I run Core not HASOS or docker versions, so I’ve just added multiple network cards to the Debian VM it runs on.

Thanks for the reply. I’m running Home Assistant OS 12.3 on a Raspberry Pi4. I’m not sure if I could add a usb network adapter and have HA recognize it.

I have a similar set-up on Debian. It’s tricky. Many devices are only discoverable if they can be reached via the default gateway with the lowest metric.

For example, TP-Link devices are discovered using broadcast packets, which are limited to one subnet (I think). My gateways look like this:

default via 192.168.10.1 dev usb0 proto dhcp src 192.168.10.253 metric 128
default via 192.168.15.1 dev eth0 proto dhcp src 192.168.15.253 metric 256

TP-Link devices on usb0 are discoverable, but any on eth0 are not.
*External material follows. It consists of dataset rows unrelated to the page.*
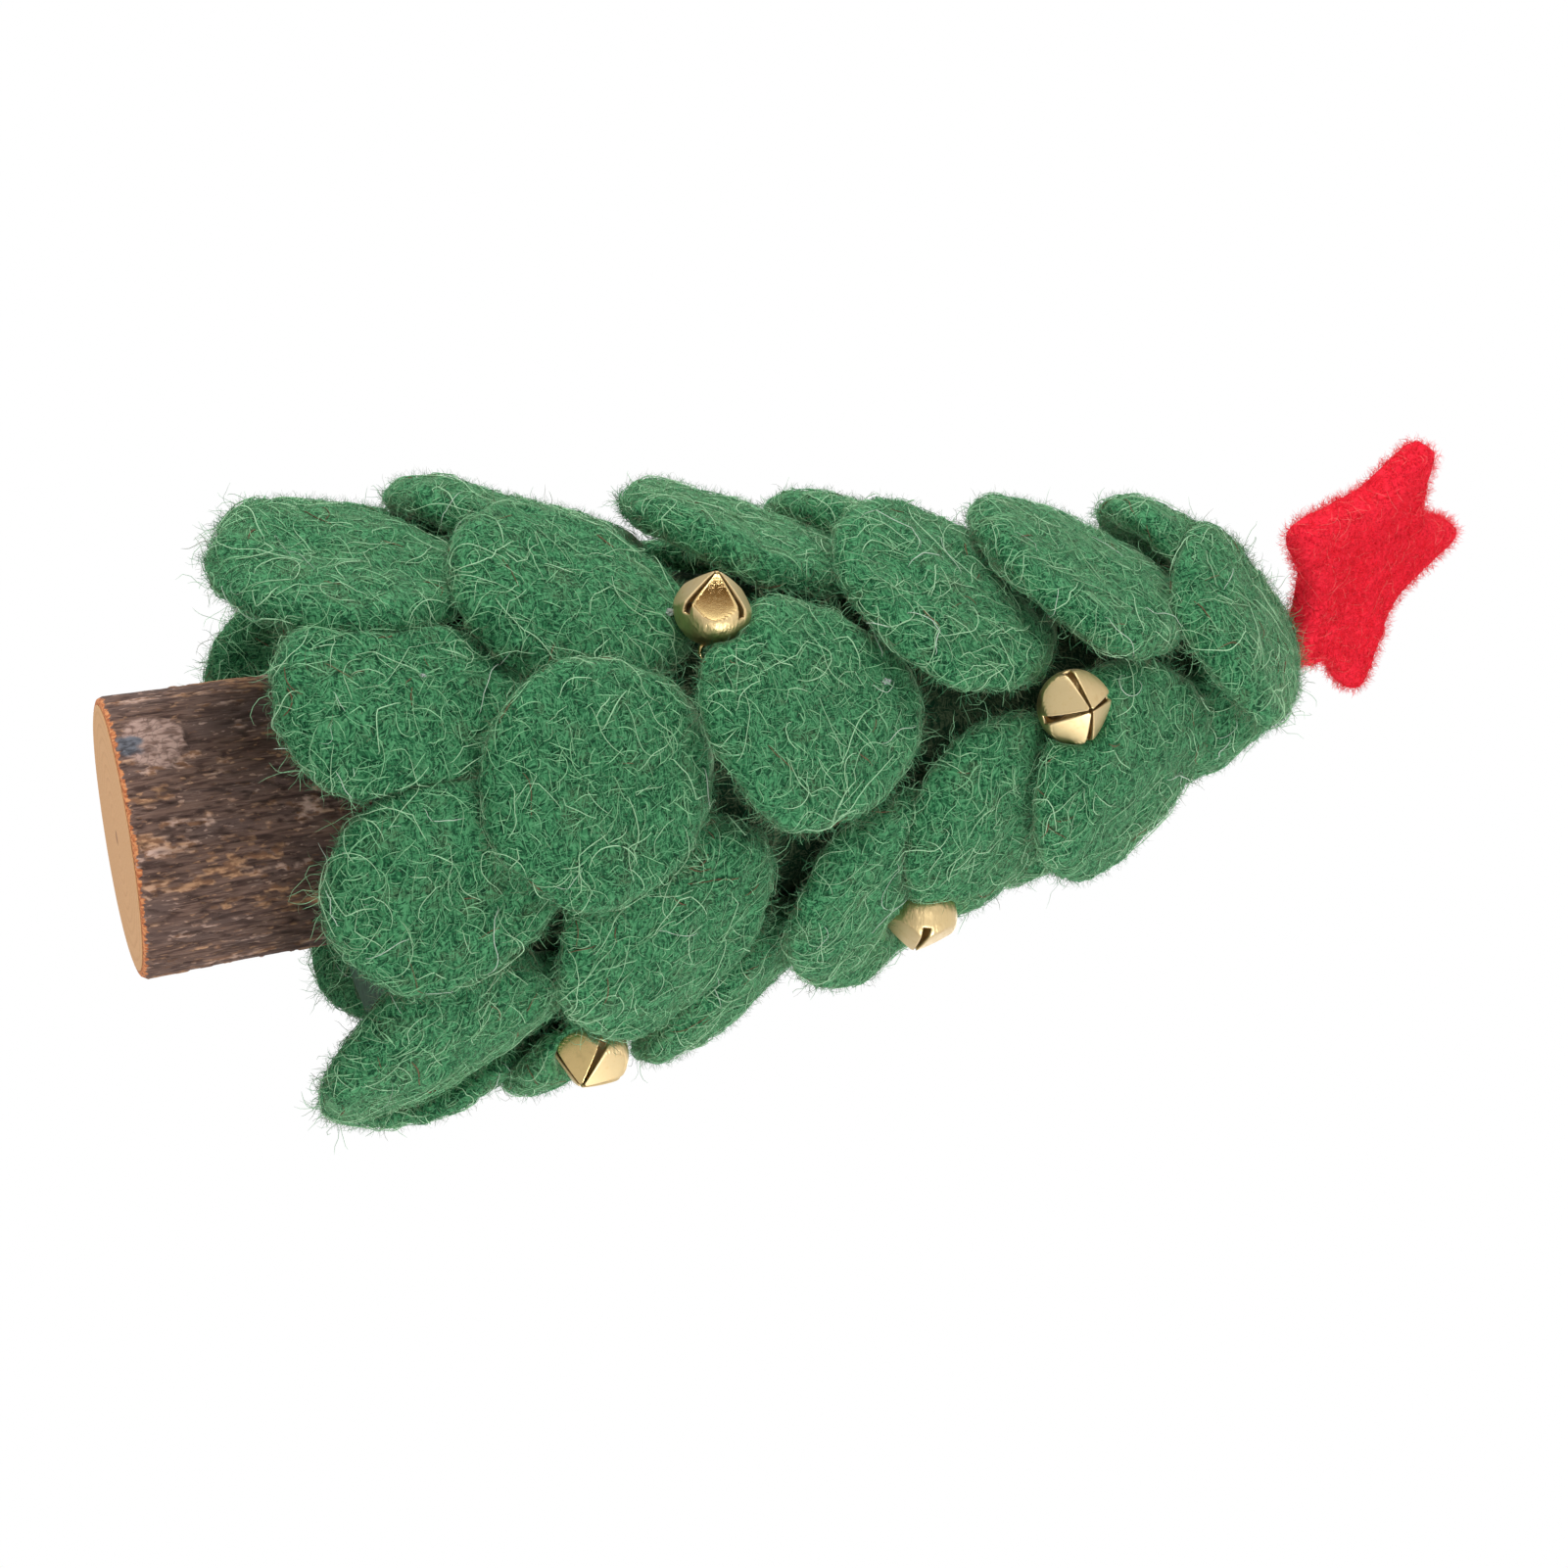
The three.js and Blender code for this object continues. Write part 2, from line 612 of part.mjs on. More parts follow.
const bellGeometry = toGeometry(bellSolid());
const pelletGeometry = new THREE.IcosahedronGeometry(pelletDiameter / 2, 1);
places.forEach((place, index) => {
  const shell = addMesh(tree, `bell_${index + 1}_shell`, bellGeometry, brass);
  shell.applyMatrix4(place.turn.clone().setPosition(place.centre));
  const pellet = addMesh(tree, `bell_${index + 1}_pellet`, pelletGeometry, steel);
  pellet.position.copy(pelletCentre(place));
});

export default tree;
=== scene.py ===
# Looks of the felt christmas tree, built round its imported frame. Lengths are in metres.
import json
import math

import bmesh
import bpy
import numpy as np
from mathutils import Matrix, Vector, noise
from mathutils.bvhtree import BVHTree


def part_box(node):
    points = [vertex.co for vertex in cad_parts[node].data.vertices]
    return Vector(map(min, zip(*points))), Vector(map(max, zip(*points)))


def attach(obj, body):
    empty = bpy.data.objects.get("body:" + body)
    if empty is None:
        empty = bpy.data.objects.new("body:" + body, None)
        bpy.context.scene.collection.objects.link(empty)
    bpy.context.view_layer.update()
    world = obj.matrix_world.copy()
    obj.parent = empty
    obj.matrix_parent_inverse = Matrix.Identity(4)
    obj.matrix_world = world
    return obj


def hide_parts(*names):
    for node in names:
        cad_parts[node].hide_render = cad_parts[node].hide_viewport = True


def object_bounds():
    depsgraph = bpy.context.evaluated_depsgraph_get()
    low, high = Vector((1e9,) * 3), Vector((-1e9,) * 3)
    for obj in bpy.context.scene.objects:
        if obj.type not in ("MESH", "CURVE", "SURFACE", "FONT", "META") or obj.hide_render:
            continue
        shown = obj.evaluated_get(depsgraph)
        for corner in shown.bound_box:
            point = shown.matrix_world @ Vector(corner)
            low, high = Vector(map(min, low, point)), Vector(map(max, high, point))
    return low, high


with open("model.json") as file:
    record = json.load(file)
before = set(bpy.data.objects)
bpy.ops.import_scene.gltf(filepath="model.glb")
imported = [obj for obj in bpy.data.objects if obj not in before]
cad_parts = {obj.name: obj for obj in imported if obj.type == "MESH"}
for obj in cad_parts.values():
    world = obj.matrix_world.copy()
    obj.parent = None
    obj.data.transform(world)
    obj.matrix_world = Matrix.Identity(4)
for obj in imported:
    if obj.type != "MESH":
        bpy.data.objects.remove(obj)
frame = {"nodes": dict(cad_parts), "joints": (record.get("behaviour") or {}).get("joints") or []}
cad_low, cad_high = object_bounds()
scene = bpy.context.scene
rng = np.random.default_rng(24)
mm = 0.001

# Camera, fitted to the photograph
camera_place = Vector((7.01, -397.19, -33.73)) * mm
camera_right = (0.1612, -0.2918, 0.9428)
camera_up = (-0.9869, -0.0477, 0.1540)
camera_back = (0.0, -0.9553, -0.2957)
camera_lens = 70
camera_sensor = 36
camera_clip = 10 * mm

# Light: its strength all round, lamps as (name, place, size, watts) and dark cards for the metal's
# reflections as (name, middle, half their width, colour)
world_light = 0.55
lamps = [
    ("key_light", (-0.82, -0.34, 0.15), 0.4, 5.0),
    ("fill_light", (0.82, -0.34, 0.12), 0.4, 4.6),
    ("front_light", (0.0, -0.9, 0.10), 0.5, 0.6),
    ("back_light", (0.1, 0.8, 0.45), 0.5, 2.4),
    ("foot_light", (-0.15, -0.35, -0.5), 0.3, 1.8),
]
cards = [
    ("dark_card_front", (-0.42, -0.46, 0.09), 0.15, (0.30, 0.19, 0.10)),
    ("dark_card_middle", (-0.37, -0.38, 0.13), 0.045, (0.06, 0.045, 0.025)),
    ("dark_card_low", (-0.28, -0.42, -0.30), 0.12, (0.20, 0.13, 0.065)),
    ("dark_card_side", (-0.5, -0.1, 0.15), 0.12, (0.06, 0.045, 0.035)),
]

# Floor
floor_hole = 16 * mm
floor_clear = 21 * mm
floor_radius = 0.8
floor_level = -0.05 * mm
floor_fade_shares = (0.25, 0.95)

# Sizes taken from the frame
trunk_low, trunk_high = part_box("trunk_bark")
cone_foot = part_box("foam_cone")[0].z
log_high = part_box("trunk_log")[1]

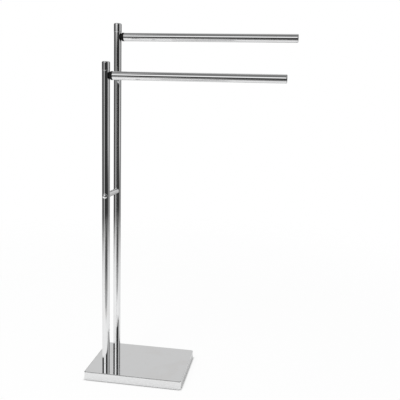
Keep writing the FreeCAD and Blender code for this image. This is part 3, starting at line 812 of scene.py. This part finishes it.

Luckily, I only use eth0 for a few Rokus, and they have static IPs. It would be nice if a routing guru knew a better option, though.

Hi my HA is on the main LAN it should be able to see all other Vlans but it could not integrate IOT devices in those Vlans, How do i go about adding Vlans to my HA? The network adaptor in advance option only shows the auto config and/or the main IP addy its attached there seems to be no way to be able to hook it up to a Vlan.

My network is setup with the main LAN having access to all Vlans but not the other way around for security reasons. Ports in switches configured with all the various networks and are discoverable mDNS as well as PIM on my router.

You may need to have HA on that IOT VLAN and have an ip address on that VLAN. A way to do that is to have multiple Ethernet ports. Plug on into the main LAN and one into the IOT VLAN. Since my device has two ports that’s what I did. Alternatively, configure the port on the. LAN switch as a TRUNK and then configure additional networks in Linux for different VLAN Ids.

You can set up a bridge easily without needing multiple ethernet ports. I haven’t used the Home Assistant OS, but the process is easy on most Linux-based distros.